After the silliness of my first week in Germany, arriving at the 331st ASA Company (Ops Fwd) in Karlsruhe was a relief. Now I had somewhere to call home, with classmates who already knew what was up and who was who. I made the rounds of various offices in the Karlsruhe Military Community, found the main PX, drew my field gear and weapon, and settled into my new job as part of Second ComEx1 platoon's intercept teams. In-processing also included a week-long course in basic German, which equipped us new troops with a small arsenal of useful words and phrases such as "Where is the train station?" "How much does this cost?" and "May I have a beer, please?" This class inspired me to go buy a Berlitz phrasebook and basic German text, and I practiced enough with both of them to qualify as a German linguist before I left active duty (and Germany) two and a half years later.
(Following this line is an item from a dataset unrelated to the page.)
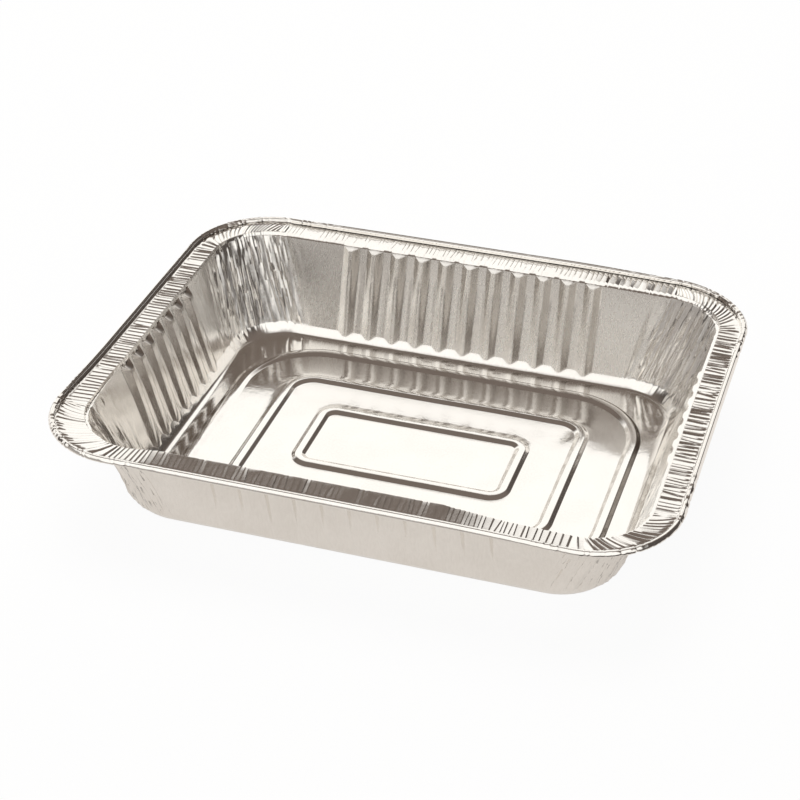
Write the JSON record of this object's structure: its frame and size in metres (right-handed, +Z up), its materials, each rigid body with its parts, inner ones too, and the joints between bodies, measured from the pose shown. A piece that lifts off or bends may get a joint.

It was a good summer, that summer of 1980. 2nd Comex spent a lot of time in the Back Forty, a stretch of undeveloped land behind the kaserne, learning how to do fundamental tactical EW work: how to set up, tear down, operate and camouflage (not necessarily in that order) the AN/TRQ-32 "Turkey 32" intercept/DF system, which was basically four VHF radios, two cassette recorders, a DF scope, and a bunch of cables jammed into an air-conditioned metal box that sat in the bed of a Dodge 5/4-ton pickup. We also learned to operate the truck, and the 5-kilowatt gasoline-powered generators towed behind the truck, to say nothing of the razor wire we were given to keep inquisitive strangers away from the sooper-sekrit SIGINT gear. We ate cold C-rations, drank tepid water from plastic jugs, and enjoyed the hell out of the whole deal, since it was pretty much a 9-5 gig. We were preparing for REFORGER2, and since the 331st was a fairly new unit with a lot of new equipment and untrained soldiers, we needed a lot of time to train. Fortunately, I arrived in early July and REFORGER didn't happen until late August.

I was also pleased that if I wasn't going to have a ringside seat for Armageddon with the 11th Armored Cavalry Regiment's ASA company, I'd at least still get a piece of the action. The 331st was part of the 302nd ASA Battalion, based in Frankfurt and assigned to V Corps. V Corps also happened to be the parent unit of the 11th ACR. The 331st's mission was to reinforce the EW assets of the 3rd Armored Division, 4th Infantry Division (Forward), 8th Infantry Division, or 11th ACR in much the same way that the corps artillery was to do fire missions for whichever unit the corps commander thought needed it most. So the 331st would be somewhere along the E5 autobahn from Fulda to Frankfurt, which I took to calling the Highway To Hell.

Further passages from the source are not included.